We left Middlebury knowing we had the two hardest stretches left totaling 110 miles. Within 5 miles we started the climb up Middlebury Gap. It’s a longer climb headed south and the best I can say is that I survived to the top. No king-of-the-mountains points, but I was happy to quietly summit it and move on. It was here that I absolutely knew that nothing would stop me from finishing.


The hard part to Ludlow was now over and I thought I could just cruise on flat roads with good surfaces. BMB is notorious for rain—it rains every year on at least some portion of the ride and this year was no exception. A gentle mist quickly turned into a frog strangling, cats and dogs downpour within a couple of minutes. I was soaked within seconds, but I took some solace in knowing that I had dry clothes in a drop bag at Ludlow.


The control was fairly busy as lots of riders were taking an extended break to muster up the courage and the fortitude to tackle the highest summit on the ride for the second time—Mt. Terrible…. I think the controle staff was taking some twisted pleasure in knowing precisely what lay in store as I was about to make the left turn out of the Trojan Horse Inn and immediately begin the 5-mile climb. One of them said “Remember; it’s not that bad, it’s just Terrible.” If looks could kill....


I got out of bed Sunday at 3:30 AM with the knowledge that only 112 miles stood between me and the finish in Newton. As I was dressing, I reflected on what a difference a few months had made. In March or April, I would have had a certain amount of apprehension at tackling 112 miles, but on that morning, it seemed like a piece of cake. Then I looked out the window and saw the sky was dumping buckets. The previous day’s machismo went out of me with a long single sigh. I hate riding in rain.

But there wasn’t much to do about it other than to get it over with. So by 4:00 AM I was on the road and tackling, that is if you can tackle something with a feather, the only significant climb of the day—Mt. Pisgah. Once out of Brattleboro and across the Connecticut River, I said goodbye to Vermont and entered New Hampshire. The rain was incessant and even though I was wearing a “waterproof” cycling jacket, I was soaked in a matter of minutes. Fortunately, the only souls on the road were me and bunch of toads trying not to drown. I reached the top of Pisgah moving at an average pace of about 7 mph. In fact the first 14 miles took me 1½ hours. I was crawling. I think one of the toads passed me going uphill! I stopped at a bank with a dry front porch for a few minutes just to regroup and try to buck up my spirits to tackle the final 100 miles.

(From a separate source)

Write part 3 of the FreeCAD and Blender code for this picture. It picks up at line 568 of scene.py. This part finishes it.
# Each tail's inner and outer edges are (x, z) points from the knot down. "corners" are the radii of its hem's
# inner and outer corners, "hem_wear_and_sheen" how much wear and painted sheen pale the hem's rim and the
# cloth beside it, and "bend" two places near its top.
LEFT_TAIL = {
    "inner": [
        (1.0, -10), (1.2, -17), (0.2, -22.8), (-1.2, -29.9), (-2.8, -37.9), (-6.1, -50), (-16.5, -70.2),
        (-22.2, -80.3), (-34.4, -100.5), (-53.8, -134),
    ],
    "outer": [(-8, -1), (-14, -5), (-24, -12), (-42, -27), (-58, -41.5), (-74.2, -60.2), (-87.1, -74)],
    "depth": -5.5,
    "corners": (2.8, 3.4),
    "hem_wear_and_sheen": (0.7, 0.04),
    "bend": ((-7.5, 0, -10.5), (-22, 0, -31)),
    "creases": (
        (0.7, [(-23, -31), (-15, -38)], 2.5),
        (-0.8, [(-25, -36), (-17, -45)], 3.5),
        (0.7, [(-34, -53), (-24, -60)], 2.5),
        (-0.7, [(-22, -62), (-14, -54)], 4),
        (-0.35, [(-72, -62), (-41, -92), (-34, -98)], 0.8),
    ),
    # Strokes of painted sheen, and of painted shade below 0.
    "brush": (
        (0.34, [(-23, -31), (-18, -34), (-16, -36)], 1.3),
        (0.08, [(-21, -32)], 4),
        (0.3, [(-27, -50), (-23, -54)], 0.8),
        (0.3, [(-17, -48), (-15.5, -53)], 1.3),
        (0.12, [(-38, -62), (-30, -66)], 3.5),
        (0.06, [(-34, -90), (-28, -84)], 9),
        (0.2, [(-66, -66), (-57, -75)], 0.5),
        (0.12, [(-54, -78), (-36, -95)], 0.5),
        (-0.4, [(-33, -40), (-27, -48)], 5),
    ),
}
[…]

Shortly after pulling out the rain lightened and pretty soon the sky started to grow brighter. My attitude improved as I neared Massachusetts and the controle at Bullard Farm in New Salem. I think I woke up the lone worker who had been there for 4 days at this point. She was as tired as I was. She kindly fixed me some oatmeal and coffee as I changed into dry socks and gloves I had packed in my Camelbak. Unfortunately, this was not a drop bag checkpoint, so I had to continue wearing my wet clothes. With only 78 miles to go, I decided I could do without the Camelbak and left it with her to bring to Newton. I made sure I had a spare tire and tube in my seat bag. She gave me a quick run down on the route ahead, where the hills were, and an idea of a breakfast joint in Barre. Eighteen miles later I was drinking hot coffee and eating a big breakfast complete with pancakes. I had a nice conversation with a lady who thought I was insane to be covering so many miles in so few days. She revealed that she worked for the local humane society and had 27 dogs and 22 cats of her own! And she thinks I’m crazy?

A few miles farther down the road, I happened upon Mark Thomas, president of RUSA and a resident of Seattle. He was literally asleep on his feet. Huddled with his arms across his chest and leaning on a guard rail, he was catching a few winks. I didn’t mean to wake him, but I didn’t realize he was asleep either. We exchanged a few words and when it was apparent he wanted to resume his sleeping, I pulled out quietly.

I next caught up with John Lee Ellis of Louisville, CO with about 50 miles to go. We had been playing tag since before Ludlow the day before. It was his turn to be “it” as I passed him on a particularly bad stretch of Highway 62 on the way to Princeton.

The rain had stopped finally and the sun was beginning to make brief appearances through the slate grey and white clouds. I was tempted to pull into a Dunkin Donuts, one of the official sponsors of the ride, but I was more interested in finishing than eating. As the sun warmed me, I began to regret not having the Camelbak; although I didn’t regret not having the weight. I stopped again for water, orange juice, and a cookie in Weston with about 25 miles to go. John Lee passed me again as I enjoyed my brief repast.

Traffic increased dramatically on the home stretch and I tried my best to stay alert. As I reached the final hill into Newton I tried to savor the moment. I had been visualizing for months what the finishing few miles would be like and now that I was almost home I didn’t want the experience to end. A nice crowd had gathered to welcome each finisher. I pulled in at 81:40, one minute behind John Lee. We had our official finisher’s picture taken together and I took off in search of my friend, Sam Adams! Beth and Emily and Mike congratulated me and the moment was quite emotional.

Fellow North Carolinian and friend Tony Goodnight accomplished his goal to qualify for RAAM by finishing in 68 hours and 37 minutes. A bit of luck is required to finish BMB, but an iron will is also necessary. BMB is the ultimate physical, mental, and spiritual test of a rider and his machine.

Finishing BMB has cemented my interest in randonneuring. I’ll be back on the bike soon pursuing other goals and I plan to ride in PBP next year. I think my experience shows that it’s entirely possible to go from zero rando experience to conquering a 1200 km ride in a single season, so I hope to see some of you in Paris in August 2007.